Records with modeling code
* start *

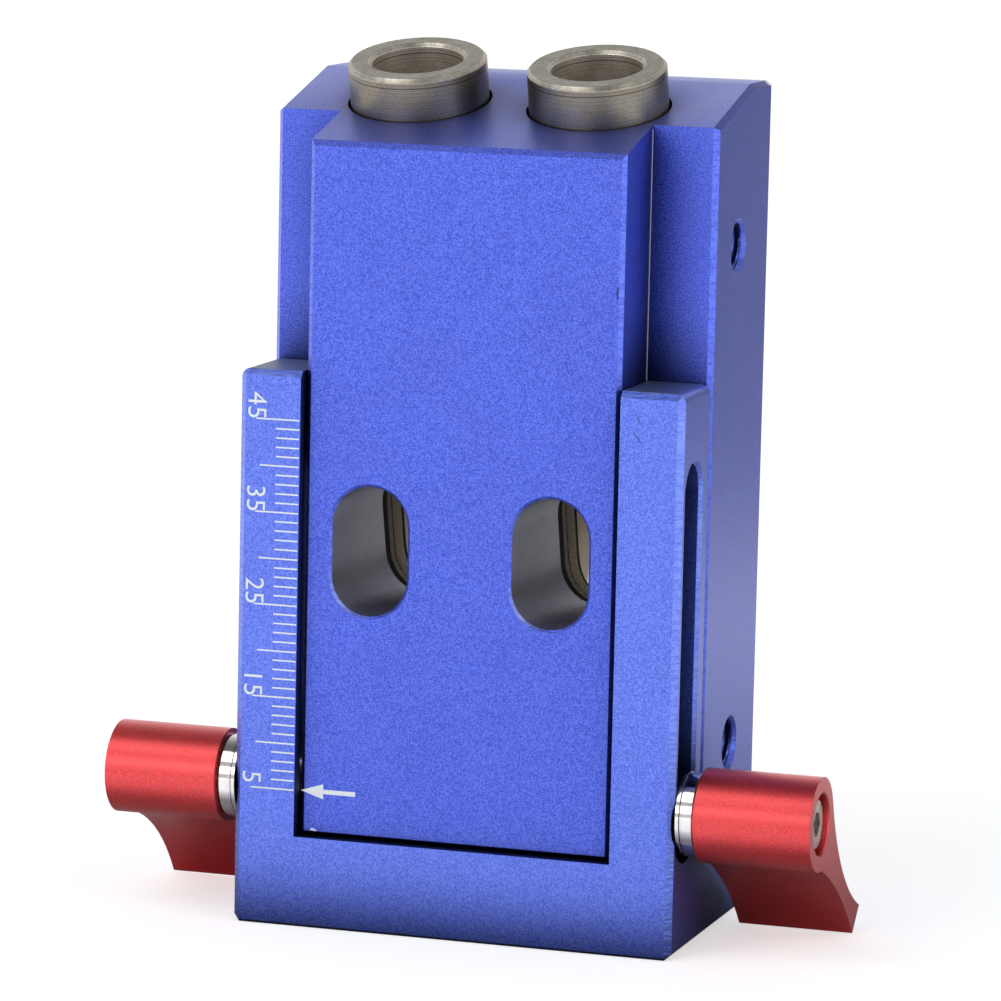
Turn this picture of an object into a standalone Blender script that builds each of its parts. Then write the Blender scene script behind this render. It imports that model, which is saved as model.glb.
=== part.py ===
"""Pocket hole jig: an anodised guide block with two steel drill bushings at fifteen degrees,
a U-shaped depth stop that slides on it, and two clamp levers that lock the stop.

Everything is in metres, with +Z up. The jig stands on the underside of its stop, and the
origin is on that plane, in the middle of the jig. The front is at -Y.
"""

import math

import bmesh
import bpy
from mathutils import Euler, Matrix, Vector

MM = 0.001

# Chamfers of the stop and the block: at outer corners, at other edges and underneath
corner_chamfer = 0.7 * MM
edge_chamfer = 0.5 * MM
foot_chamfer = 0.3 * MM

# Clearances
seat_gap = 0.3 * MM
clamp_gap = 0.1 * MM
lever_gap = 0.15 * MM
arm_gap = 0.5 * MM

# Width of the stop and of the block's flanges
jig_width = 49.2 * MM

# Depth stop, a U that wraps the guide block's front boss
stop_height = 60.2 * MM
stop_depth = 40.0 * MM
arm_thickness = 6.9 * MM
arm_depth = 10.0 * MM
base_height = 9.85 * MM
arm_corner_radius = 1.0 * MM

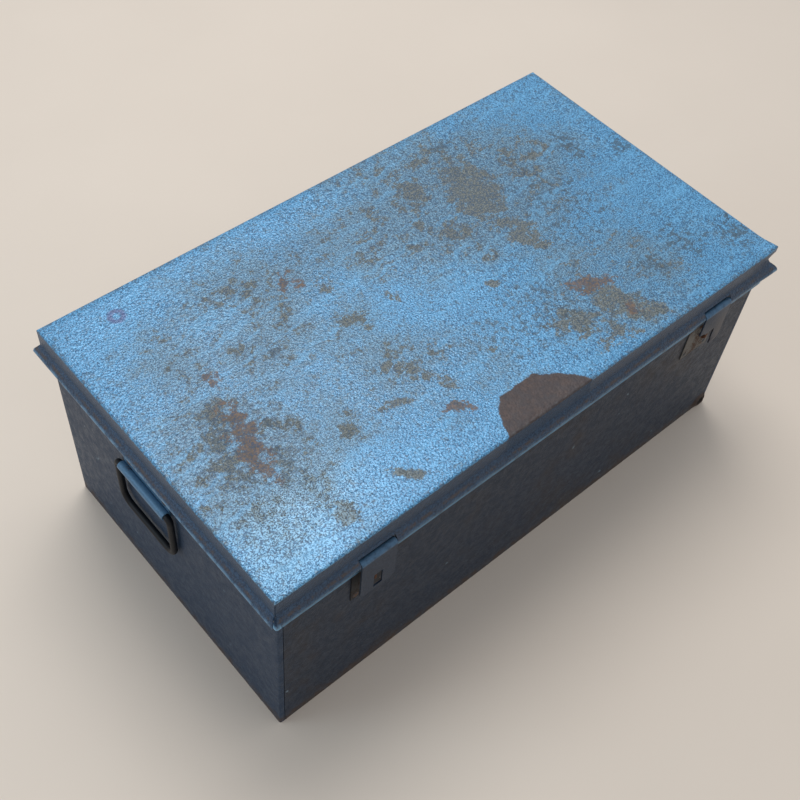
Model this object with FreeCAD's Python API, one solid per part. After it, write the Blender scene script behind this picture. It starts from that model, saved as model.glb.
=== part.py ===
"""Long steel tool box with a wired-edge lid, two hasps, two drop handles and a sliding tote tray.

Millimetres. X runs along the length, Y from front to back, Z up. The origin is on the floor, under
the middle of the body. The hasps are on the front (-Y) wall, the hinges on the rear (+Y) wall.
"""
import FreeCAD, Part
import math
import os

V = FreeCAD.Vector

# Overall sizes
LID_LENGTH = 672.0
LID_WIDTH = 372.4
HEIGHT = 269.2
SHEET = 1.0

# Lid: a flat top, a skirt folded down, and a flared edge curled round a steel wire
LID_DEPTH = 35.2
TOP_BEND = 2.0
FLARE_DROP = 22.0
RIM_OVERHANG = 6.4
WIRE_RADIUS = 2.4
CURL_CLEARANCE = 0.05
SKIRT_SEAM = 0.6
RIM_SEAM = 2.4
CURL_GAP = 1.2
FLARE_ANGLE = 30.0
WIRE_END_GAP = 1.0

# Body: four wall panels with a pressed swage and a hemmed top edge, and a flanged floor
BODY_INSET_X = 5.4
BODY_INSET_Y = 4.9
LID_SEAT_GAP = 0.6
SWAGE_DROP = 17.0
SWAGE_HALF = 6.5
SWAGE_PROUD = 4.2
HEM_DEPTH = 10.0
CORNER_FLANGE = 14.0
CORNER_FLANGE_TOP_GAP = 2.0
FLOOR_FLANGE = 12.0
FLANGE_GAP = 0.5

# Hasps: a strap that turns on the bare lid wire, over a staple on a riveted plate
HASP_CENTRES = {"left": -226.0, "right": 243.0}
HASP_WIDTH = 41.0
HASP_LENGTH = 56.0
HASP_THICK = 1.6
PIVOT_CLEARANCE = 0.06
NOTCH_SIDE_GAP = 0.8
NOTCH_RISE = 7.5
SLOT_WIDTH = 10.0
SLOT_MARGIN = 2.6
STAPLE_DROP = 40.5
STAPLE_HEIGHT = 16.0
STAPLE_ROD = 3.2
STAPLE_STRAP_GAP = 1.0
PLATE_WIDTH = 44.0
PLATE_ABOVE = 11.0
PLATE_BELOW = 34.0
PLATE_THICK = 1.2
PLATE_RIVET_EDGE = 6.0
HASP_CORNER = 6.8
NOTCH_WALL_GAP = 2.0

# Rear hinges: cranked leaves that wrap the lid's rear wire
HINGE_CENTRES = {"left": -215.0, "right": 215.0}
HINGE_WIDTH = 41.0
HINGE_THICK = 1.5
HINGE_STEP_DROP = 34.0
HINGE_FOOT = 8.0

# Drop handles on both ends
BAIL_OFFSET_Y = 20.0
BAIL_PIVOT_DROP = 79.0
BAIL_WIDTH = 95.0
BAIL_DROP = 68.0
BAIL_ROD = 7.0
BAIL_STANDOFF = 5.2
BAIL_TOP_BEND = 5.0
BAIL_LOW_BEND = 14.0
BAIL_END_GAP = 8.0
RETAINER_LENGTH = 75.0
RETAINER_HEIGHT = 30.0
RETAINER_WALL = 1.2
RETAINER_RIVET_EDGE_Y = 8.0
RETAINER_RIVET_EDGE_Z = 5.0

# Lid stay: a slotted arm hung from the lid that slides on a stud in the right end wall
LID_OPEN_ANGLE = 100.0
STAY_RADIUS = 115.0
STAY_PIVOT_RISE = 20.0
STAY_STUD_DROP = 60.0
STAY_WIDTH = 14.0
STAY_THICK = 2.0
STAY_SLOT_WIDTH = 6.6
STAY_STUD_RADIUS = 3.0
STAY_HEAD_RADIUS = 5.5
STAY_HEAD_THICK = 1.6
STAY_FROM_WALL = 7.0
STAY_END = 10.0
STAY_SIDE_GAP = 0.4
STAY_RIVET_RADIUS = 2.5
STAY_TAIL_RADIUS = 4.5
BRACKET_WIDTH = 16.0
BRACKET_BELOW = 7.0
BRACKET_FOOT = 34.0
BRACKET_FOOT_DEPTH = 13.0

# Tote tray on two ledges
LEDGE_DROP = 82.2
LEDGE_LEG = 13.5
LEDGE_SHELF = 14.0
LEDGE_THICK = 1.5
LEDGE_END_GAP = 17.0
TRAY_LENGTH = 400.0
TRAY_DEPTH = 50.0
TRAY_SHEET = 0.8
TRAY_SIDE_GAP = 1.0
TRAY_END_GAP = 6.0
TRAY_STAY_GAP = 1.0
TRAY_LIFT = 0.3
TRAY_HEM = 7.0
DIVIDER_DROP = 6.0
DIVIDER_FOOT = 8.0
CROSS_DIVIDERS = {"front": -70.0, "rear": 60.0}
TRAY_GRIP_LENGTH = 130.0
TRAY_GRIP_ROD = 7.0
TRAY_GRIP_LID_GAP = 2.4
TRAY_GRIP_GRAB = 30.0
TRAY_GRIP_BEND = 12.0

# Rivets
RIVET_RADIUS = 2.0
RIVET_HEAD_RADIUS = 3.6
RIVET_HEAD = 1.0
RIVET_TAIL = 0.8
RIVET_LEDGE_GAP = 2.5

# How far cutting shapes run past the metal they cut, and folded sides past their corners
PAST = 1.0
MITRE_REACH = 25.0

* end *

Description of the task >>
Give the listing again, word for word.

Correct answer >>
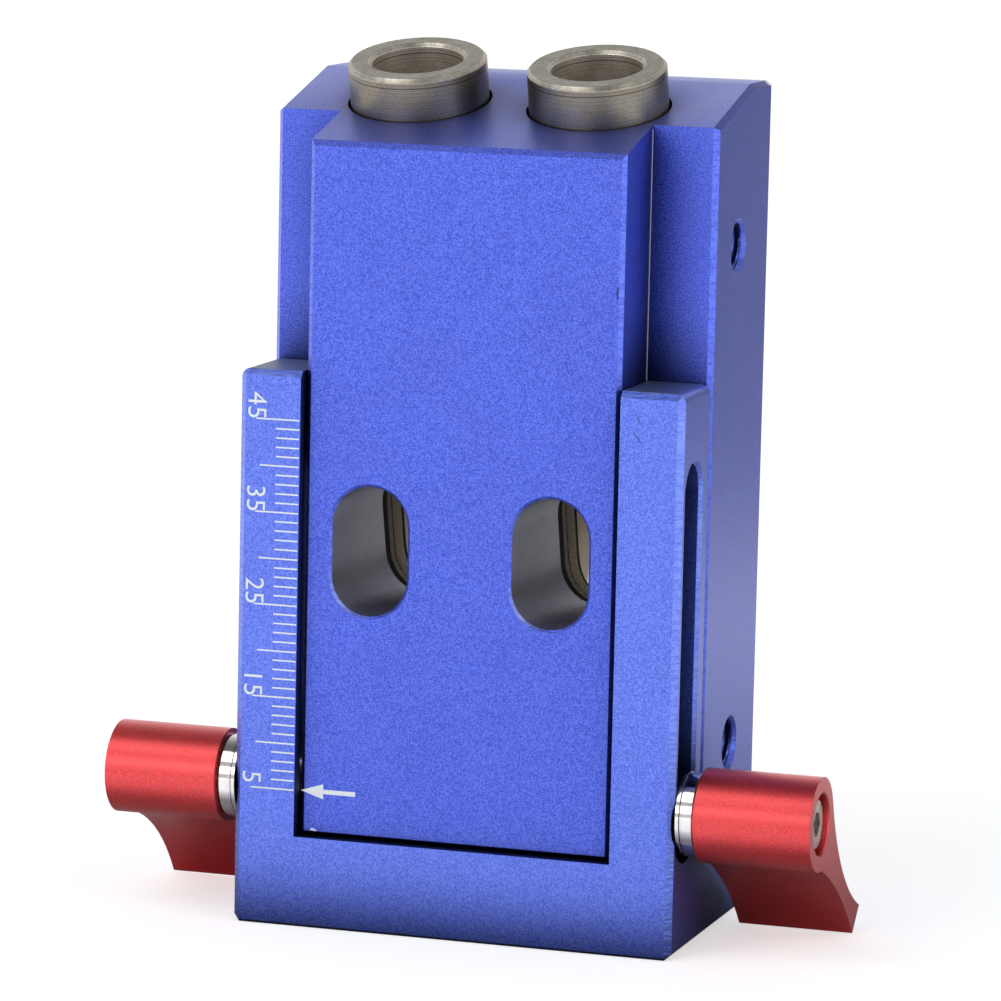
Turn this picture of an object into a standalone Blender script that builds each of its parts. Then write the Blender scene script behind this render. It imports that model, which is saved as model.glb.
=== part.py ===
"""Pocket hole jig: an anodised guide block with two steel drill bushings at fifteen degrees,
a U-shaped depth stop that slides on it, and two clamp levers that lock the stop.

Everything is in metres, with +Z up. The jig stands on the underside of its stop, and the
origin is on that plane, in the middle of the jig. The front is at -Y.
"""

import math

import bmesh
import bpy
from mathutils import Euler, Matrix, Vector

MM = 0.001

# Chamfers of the stop and the block: at outer corners, at other edges and underneath
corner_chamfer = 0.7 * MM
edge_chamfer = 0.5 * MM
foot_chamfer = 0.3 * MM

# Clearances
seat_gap = 0.3 * MM
clamp_gap = 0.1 * MM
lever_gap = 0.15 * MM
arm_gap = 0.5 * MM

# Width of the stop and of the block's flanges
jig_width = 49.2 * MM

# Depth stop, a U that wraps the guide block's front boss
stop_height = 60.2 * MM
stop_depth = 40.0 * MM
arm_thickness = 6.9 * MM
arm_depth = 10.0 * MM
base_height = 9.85 * MM
arm_corner_radius = 1.0 * MM

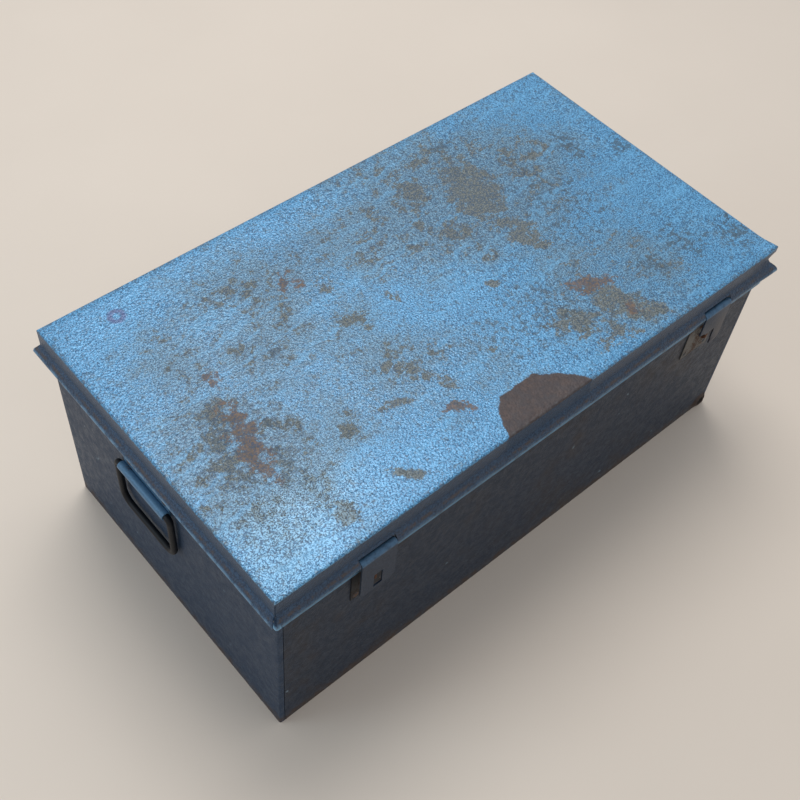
Model this object with FreeCAD's Python API, one solid per part. After it, write the Blender scene script behind this picture. It starts from that model, saved as model.glb.
=== part.py ===
"""Long steel tool box with a wired-edge lid, two hasps, two drop handles and a sliding tote tray.

Millimetres. X runs along the length, Y from front to back, Z up. The origin is on the floor, under
the middle of the body. The hasps are on the front (-Y) wall, the hinges on the rear (+Y) wall.
"""
import FreeCAD, Part
import math
import os

V = FreeCAD.Vector

# Overall sizes
LID_LENGTH = 672.0
LID_WIDTH = 372.4
HEIGHT = 269.2
SHEET = 1.0

# Lid: a flat top, a skirt folded down, and a flared edge curled round a steel wire
LID_DEPTH = 35.2
TOP_BEND = 2.0
FLARE_DROP = 22.0
RIM_OVERHANG = 6.4
WIRE_RADIUS = 2.4
CURL_CLEARANCE = 0.05
SKIRT_SEAM = 0.6
RIM_SEAM = 2.4
CURL_GAP = 1.2
FLARE_ANGLE = 30.0
WIRE_END_GAP = 1.0

# Body: four wall panels with a pressed swage and a hemmed top edge, and a flanged floor
BODY_INSET_X = 5.4
BODY_INSET_Y = 4.9
LID_SEAT_GAP = 0.6
SWAGE_DROP = 17.0
SWAGE_HALF = 6.5
SWAGE_PROUD = 4.2
HEM_DEPTH = 10.0
CORNER_FLANGE = 14.0
CORNER_FLANGE_TOP_GAP = 2.0
FLOOR_FLANGE = 12.0
FLANGE_GAP = 0.5

# Hasps: a strap that turns on the bare lid wire, over a staple on a riveted plate
HASP_CENTRES = {"left": -226.0, "right": 243.0}
HASP_WIDTH = 41.0
HASP_LENGTH = 56.0
HASP_THICK = 1.6
PIVOT_CLEARANCE = 0.06
NOTCH_SIDE_GAP = 0.8
NOTCH_RISE = 7.5
SLOT_WIDTH = 10.0
SLOT_MARGIN = 2.6
STAPLE_DROP = 40.5
STAPLE_HEIGHT = 16.0
STAPLE_ROD = 3.2
STAPLE_STRAP_GAP = 1.0
PLATE_WIDTH = 44.0
PLATE_ABOVE = 11.0
PLATE_BELOW = 34.0
PLATE_THICK = 1.2
PLATE_RIVET_EDGE = 6.0
HASP_CORNER = 6.8
NOTCH_WALL_GAP = 2.0

# Rear hinges: cranked leaves that wrap the lid's rear wire
HINGE_CENTRES = {"left": -215.0, "right": 215.0}
HINGE_WIDTH = 41.0
HINGE_THICK = 1.5
HINGE_STEP_DROP = 34.0
HINGE_FOOT = 8.0

# Drop handles on both ends
BAIL_OFFSET_Y = 20.0
BAIL_PIVOT_DROP = 79.0
BAIL_WIDTH = 95.0
BAIL_DROP = 68.0
BAIL_ROD = 7.0
BAIL_STANDOFF = 5.2
BAIL_TOP_BEND = 5.0
BAIL_LOW_BEND = 14.0
BAIL_END_GAP = 8.0
RETAINER_LENGTH = 75.0
RETAINER_HEIGHT = 30.0
RETAINER_WALL = 1.2
RETAINER_RIVET_EDGE_Y = 8.0
RETAINER_RIVET_EDGE_Z = 5.0

# Lid stay: a slotted arm hung from the lid that slides on a stud in the right end wall
LID_OPEN_ANGLE = 100.0
STAY_RADIUS = 115.0
STAY_PIVOT_RISE = 20.0
STAY_STUD_DROP = 60.0
STAY_WIDTH = 14.0
STAY_THICK = 2.0
STAY_SLOT_WIDTH = 6.6
STAY_STUD_RADIUS = 3.0
STAY_HEAD_RADIUS = 5.5
STAY_HEAD_THICK = 1.6
STAY_FROM_WALL = 7.0
STAY_END = 10.0
STAY_SIDE_GAP = 0.4
STAY_RIVET_RADIUS = 2.5
STAY_TAIL_RADIUS = 4.5
BRACKET_WIDTH = 16.0
BRACKET_BELOW = 7.0
BRACKET_FOOT = 34.0
BRACKET_FOOT_DEPTH = 13.0

# Tote tray on two ledges
LEDGE_DROP = 82.2
LEDGE_LEG = 13.5
LEDGE_SHELF = 14.0
LEDGE_THICK = 1.5
LEDGE_END_GAP = 17.0
TRAY_LENGTH = 400.0
TRAY_DEPTH = 50.0
TRAY_SHEET = 0.8
TRAY_SIDE_GAP = 1.0
TRAY_END_GAP = 6.0
TRAY_STAY_GAP = 1.0
TRAY_LIFT = 0.3
TRAY_HEM = 7.0
DIVIDER_DROP = 6.0
DIVIDER_FOOT = 8.0
CROSS_DIVIDERS = {"front": -70.0, "rear": 60.0}
TRAY_GRIP_LENGTH = 130.0
TRAY_GRIP_ROD = 7.0
TRAY_GRIP_LID_GAP = 2.4
TRAY_GRIP_GRAB = 30.0
TRAY_GRIP_BEND = 12.0

# Rivets
RIVET_RADIUS = 2.0
RIVET_HEAD_RADIUS = 3.6
RIVET_HEAD = 1.0
RIVET_TAIL = 0.8
RIVET_LEDGE_GAP = 2.5

# How far cutting shapes run past the metal they cut, and folded sides past their corners
PAST = 1.0
MITRE_REACH = 25.0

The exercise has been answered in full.